EXERCISE TASK →
Copy exactly the lines from the one containing "for place in" through the one containing "for node in", both included, and nothing else.

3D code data
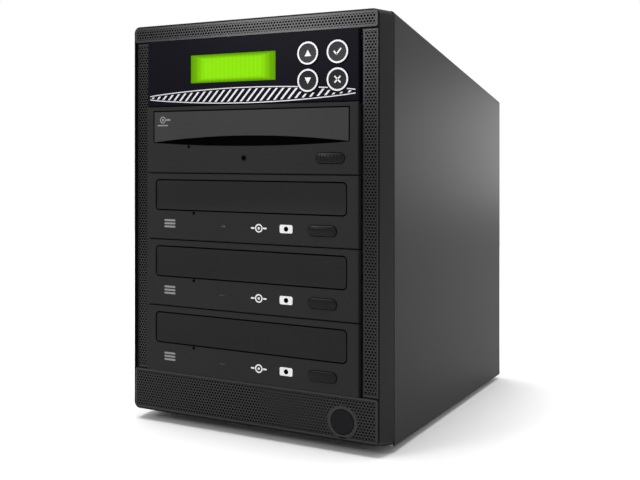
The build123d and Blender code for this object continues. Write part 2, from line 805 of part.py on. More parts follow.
for number, name in enumerate(drive_names):
    top = z_top - (number + 1) * bay_h
    build_fascia(name, top)
    build_door(name, top)
    build_eject(name, top)
    write(build_tray(top), f"{name}_tray")
    write(build_chassis(top), f"{name}_chassis")
    write(build_lid(top), f"{name}_lid")
    write(build_hub(top), f"{name}_spindle_hub")
    write(build_sled(top), f"{name}_pickup_sled")

# ---------------------------------------------------------------- power supply
psu_y = y_panel - psu_d
psu_z = z_floor + psu_h / 2
y_psu_face = y_panel


def fan_slots(middle, size, y, depth):
    """Stamped guard in front of a fan: rings of slots, cut from the open part."""
    pitch = (size / 2 - fan_wall - grille_bar) / (grille_rings + 1)
    with BuildSketch(facing(y)) as slots:
        with Locations(middle):
            for ring in range(grille_rings, 0, -1):
                outer = (ring + 1) * pitch
                RegularPolygon(outer, grille_sides)
                RegularPolygon(outer - pitch + grille_bar, grille_sides, mode=Mode.SUBTRACT)
            for spoke in range(grille_spokes // 2):
                turn = (spoke + 1 / 2) * 360 / grille_spokes
                Rectangle(size, grille_bar, rotation=turn, mode=Mode.SUBTRACT)
    extrude(slots.sketch, amount=-depth, mode=Mode.SUBTRACT)


with BuildPart() as psu_case:
    block((-psu_w / 2, psu_w / 2), (psu_y, y_psu_face), (z_floor, z_floor + psu_h))
    inside_x = (-psu_w / 2 + psu_t, psu_w / 2 - psu_t)
    inside_z = (z_floor + psu_t, z_floor + psu_h - psu_t)
    block(inside_x, (psu_y + psu_t, y_psu_face - psu_t), inside_z, Mode.SUBTRACT)
    fan_slots((psu_fan_x, psu_z), psu_fan, y_psu_face - psu_t, psu_t)
    slab((module_x, psu_z), (module_w, module_h), y_psu_face - psu_t, psu_t, mode=Mode.SUBTRACT)
write(psu_case, "psu_case")

rocker_z = psu_z + rocker_rise
socket_z = psu_z - socket_low

with BuildPart() as inlet_module:
    gap = 2 * screw_gap
    slab((module_x, psu_z), (module_w - gap, module_h - gap), y_psu_face - module_d, module_d)
    lip = 2 * module_lip_w
    slab((module_x, psu_z), (module_w + lip, module_h + lip), y_psu_face, module_lip)
    y_out = y_psu_face + module_lip
    socket = (module_x, socket_z)
    with BuildSketch(facing(y_out - socket_deep)):
        with Locations(socket):
            mouth = Rectangle(socket_w, socket_h)
        chamfer(mouth.vertices().group_by(Axis.Y)[-1], socket_corner)
    extrude(amount=-socket_deep, mode=Mode.SUBTRACT)
    y_pin = y_out - socket_deep
    pin = (socket_pin_w, socket_pin_h)
    for across in (-socket_pin_pitch, socket_pin_pitch):
        slab((module_x + across, socket_z - socket_pin_w / 2), pin, y_pin, socket_pin_len)
    slab((module_x, socket_z + socket_earth_rise / 2), pin, y_pin, socket_pin_len)
    well = (rocker_w + 2 * rocker_gap, rocker_h + 2 * rocker_gap)
    slab((module_x, rocker_z), well, y_out - rocker_well, rocker_well, mode=Mode.SUBTRACT)
    pivot_y = y_out - rocker_pivot_deep
    with BuildSketch(Plane.YZ.offset(module_x - rocker_w / 2 - rocker_gap - rocker_pin_len)):
        with Locations((pivot_y, rocker_z)):
            RegularPolygon(rocker_pin_r + running, rod_sides, major_radius=False)
    extrude(amount=rocker_w + 2 * (rocker_gap + rocker_pin_len), mode=Mode.SUBTRACT)
write(inlet_module, "inlet_module")

with BuildPart() as rocker_switch:
    tilt = radians(rocker_tilt)
    reach = rocker_h / 2 - rocker_gap
    side_on = Plane(
        origin=(module_x - rocker_w / 2, pivot_y, rocker_z), x_dir=(0, cos(tilt), sin(tilt)), z_dir=(1, 0, 0)
    )
    with BuildSketch(side_on):
        with BuildLine():
            Polyline(
                (rocker_arm, -reach),
                (0, -reach),
                (-rocker_arm, 0),
                (0, reach),
                (rocker_arm, reach),
                (rocker_arm / 2, 0),
                close=True,
            )
        make_face()
    extrude(amount=rocker_w)
    with BuildSketch(Plane.YZ.offset(module_x - rocker_w / 2 - rocker_gap - rocker_pin_len / 2)):
        with Locations((pivot_y, rocker_z)):
            RegularPolygon(rocker_pin_r, rod_sides)
    extrude(amount=rocker_w + 2 * rocker_gap + rocker_pin_len)
write(rocker_switch, "rocker_switch")


# ---------------------------------------------------------------- fans
def build_fan(middle, size, thick, y_out, names):
    """A square axial fan whose struts are at y_out: its frame, and its rotor on the frame's shaft."""
    bore = size / 2 - fan_wall
    tip = bore - fan_tip_gap
    hub = tip * fan_hub_share
    y_front = y_out - thick
    y_strut = y_out - fan_strut_t
    with BuildPart() as frame:
        slab(middle, (size, size), y_front, thick)
        chamfer(frame.edges().filter_by(Axis.Y), fan_corner)
        with BuildSketch(facing(y_front)):
            with Locations(middle):
                RegularPolygon(bore, fan_bore_sides, major_radius=False)
        extrude(amount=-thick, mode=Mode.SUBTRACT)
        with BuildSketch(facing(y_strut)):
            with Locations(middle):
                for strut in range(fan_struts // 2):
                    Rectangle(2 * bore + fan_wall, fan_strut_w, rotation=strut * 360 / fan_struts)
                RegularPolygon(hub, fan_hub_sides)
        extrude(amount=-fan_strut_t)
        round_bar(middle, shaft_r, y_strut - thick / 2, thick / 2, sides=rod_sides)
    write(frame, names[0])

    y_hub = y_strut - fan_float
    hub_len = y_hub - y_front - fan_float
    half = fan_chord_share * hub_len / 2
    across = half * tan(radians(fan_pitch))
    middle_y = y_hub - hub_len / 2
    with BuildPart() as blade:
        with BuildSketch(Plane.YZ.offset(hub * fan_root_share)):
            with BuildLine():
                Polyline(
                    (-half, -across),
                    (fan_camber, -fan_camber),
                    (half, across),
                    (half, across + fan_blade_t),
                    (fan_camber, fan_blade_t - fan_camber),
                    (-half, fan_blade_t - across),
                    close=True,
                )
            make_face()
        extrude(amount=tip - hub * fan_root_share)
    with BuildPart() as rotor:
        with BuildSketch(facing(y_hub - hub_len)):
            with Locations(middle):
                RegularPolygon(hub, fan_hub_sides)
        extrude(amount=-hub_len)
        with Locations((middle[0], middle_y, middle[1])):
            for count in range(fan_blades):
                add(blade.part, rotation=(0, count * 360 / fan_blades, 0))
        bore_y = y_strut - thick / 2 - fan_float
        round_bar(middle, shaft_r + running, bore_y, thick / 2, Mode.SUBTRACT, rod_sides)
    write(rotor, names[1])


build_fan((psu_fan_x, psu_z), psu_fan, psu_fan_t, y_psu_face - psu_t, ("psu_fan_frame", "psu_fan_rotor"))
fan_middle = (0, z_floor + psu_h + case_fan_rise)
build_fan(fan_middle, case_fan, case_fan_t, y_panel, ("rear_fan_frame", "rear_fan_rotor"))

# ---------------------------------------------------------------- rear panel
with BuildPart() as rear_panel:
    slab((0, z_plate_mid), (inner_w, z_lid - z_floor), y_panel, sheet_t)
    chamfer(rear_panel.edges().filter_by(Axis.Y).group_by(Axis.Z)[-1], cover_corner)
    psu_window = (psu_w - 2 * psu_edge, psu_h - 2 * psu_edge)
    slab((0, psu_z), psu_window, y_panel, sheet_t, mode=Mode.SUBTRACT)
    fan_slots(fan_middle, case_fan, y_panel, sheet_t)
    with BuildSketch(facing(y_panel)):
        for side in (-1, 1):
            with Locations((side * vent_x, fan_middle[1])):
                with GridLocations(0, vent_pitch, 1, vent_slots):
                    Rectangle(vent_len, vent_w)
    extrude(amount=-sheet_t, mode=Mode.SUBTRACT)
    for place in screw_places:
        slab(place, (screw_hole, screw_hole), y_panel, sheet_t, mode=Mode.SUBTRACT)
write(rear_panel, "rear_panel")
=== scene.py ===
import logging
import math
from dataclasses import dataclass, replace
from enum import Enum

import bpy
from mathutils import Matrix, Vector


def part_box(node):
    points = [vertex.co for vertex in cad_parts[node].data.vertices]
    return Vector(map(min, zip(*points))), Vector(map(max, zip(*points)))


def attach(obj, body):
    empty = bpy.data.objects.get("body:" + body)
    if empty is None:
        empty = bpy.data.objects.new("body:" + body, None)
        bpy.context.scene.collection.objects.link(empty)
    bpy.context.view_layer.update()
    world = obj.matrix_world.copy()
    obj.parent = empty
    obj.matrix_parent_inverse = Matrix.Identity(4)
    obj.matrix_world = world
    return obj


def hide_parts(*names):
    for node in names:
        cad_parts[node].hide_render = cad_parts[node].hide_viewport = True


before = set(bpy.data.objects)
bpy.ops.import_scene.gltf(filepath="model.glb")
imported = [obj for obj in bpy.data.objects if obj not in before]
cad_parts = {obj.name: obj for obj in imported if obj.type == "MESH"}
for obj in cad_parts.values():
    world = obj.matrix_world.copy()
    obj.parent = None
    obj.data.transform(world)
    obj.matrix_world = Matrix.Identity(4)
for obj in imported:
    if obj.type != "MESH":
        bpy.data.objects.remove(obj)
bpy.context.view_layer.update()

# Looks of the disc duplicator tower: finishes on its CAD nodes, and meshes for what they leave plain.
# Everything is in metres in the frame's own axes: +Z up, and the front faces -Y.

log = logging.getLogger("tower")

Point = tuple[float, float]
Outline = list[Point]
Triple = tuple[float, float, float]
Ring = list[Triple]
Node = bpy.types.Node
Socket = bpy.types.NodeSocket

MM = 0.001
AXIS = 0.01 * MM  # radius where a turned profile starts at its axis
CLOUD = 60 * MM  # size of the broad mottling
CASE = "case"
DRIVES = ("reader", "writer_1", "writer_2", "writer_3")


# ---- finishes
class Graph:
    """A node tree, written in short calls."""

    def __init__(self, tree: bpy.types.NodeTree) -> None:
        """Takes the tree."""
        self.tree = tree

    def node(self, kind: str, **values: object) -> Node:
        """Adds a node.

        Args:
            kind: its type after ShaderNode.
            values: what its inputs hold, with _ for the spaces in their names.

        Returns:
            The node.
        """
        made = self.tree.nodes.new(f"ShaderNode{kind}")
        for name, value in values.items():
            made.inputs[name.replace("_", " ")].default_value = value
        return made

    def link(self, source: Node, output: str, target: Node, entry: str) -> None:
        """Links one node's output to another's input."""
        self.tree.links.new(source.outputs[output], target.inputs[entry])

    def maths(self, operation: str, *values: float | Socket) -> Socket:
        """Adds a calculation.

        Args:
            operation: what it does.
            values: numbers, or sockets that give them.

        Returns:
            The result's socket.
        """
        made = self.node("Math")
        made.operation = operation
        for entry, value in zip(made.inputs, values):
            if isinstance(value, Socket):
                self.tree.links.new(value, entry)
            else:
                entry.default_value = value
        return made.outputs["Value"]

    def ramp(self, colour: Triple, first: float, last: float) -> Node:
        """Adds a ramp between two shades of a colour.

        Args:
            colour: the colour.
            first: brightness of its start.
            last: brightness of its end.

        Returns:
            The node.
        """
        made = self.node("ValToRGB")
        for element, shade in zip(made.color_ramp.elements, (first, last)):
            element.color = (*(c * shade for c in colour), 1.0)
        return made


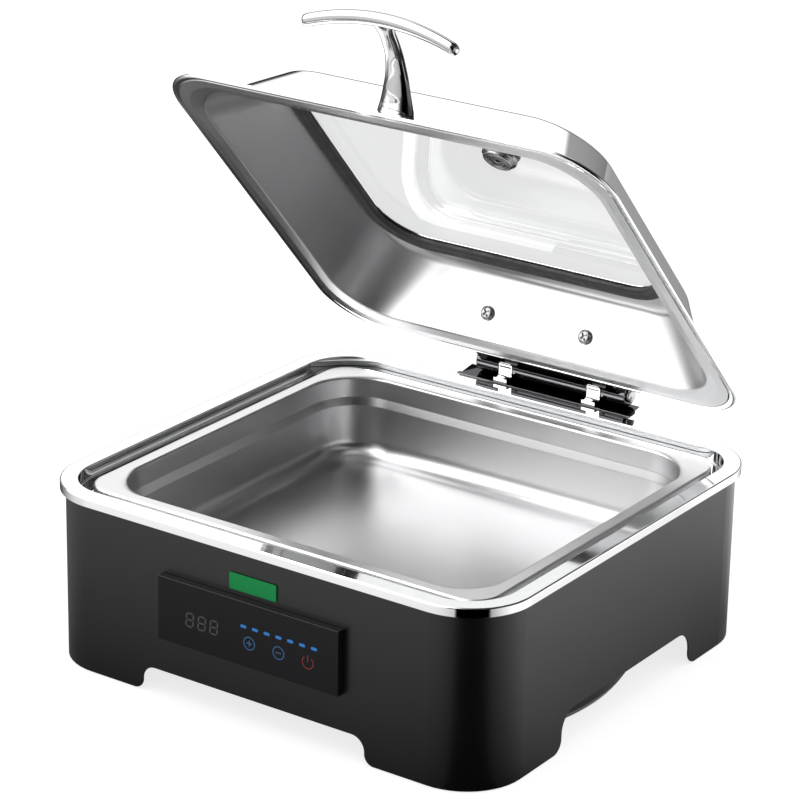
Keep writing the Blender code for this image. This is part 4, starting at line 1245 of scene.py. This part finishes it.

PROBLEM SOLUTION →
    for place in screw_places:
        slab(place, (screw_hole, screw_hole), y_panel, sheet_t, mode=Mode.SUBTRACT)
write(rear_panel, "rear_panel")
=== scene.py ===
import logging
import math
from dataclasses import dataclass, replace
from enum import Enum

import bpy
from mathutils import Matrix, Vector


def part_box(node):
    points = [vertex.co for vertex in cad_parts[node].data.vertices]
    return Vector(map(min, zip(*points))), Vector(map(max, zip(*points)))


def attach(obj, body):
    empty = bpy.data.objects.get("body:" + body)
    if empty is None:
        empty = bpy.data.objects.new("body:" + body, None)
        bpy.context.scene.collection.objects.link(empty)
    bpy.context.view_layer.update()
    world = obj.matrix_world.copy()
    obj.parent = empty
    obj.matrix_parent_inverse = Matrix.Identity(4)
    obj.matrix_world = world
    return obj


def hide_parts(*names):
    for node in names:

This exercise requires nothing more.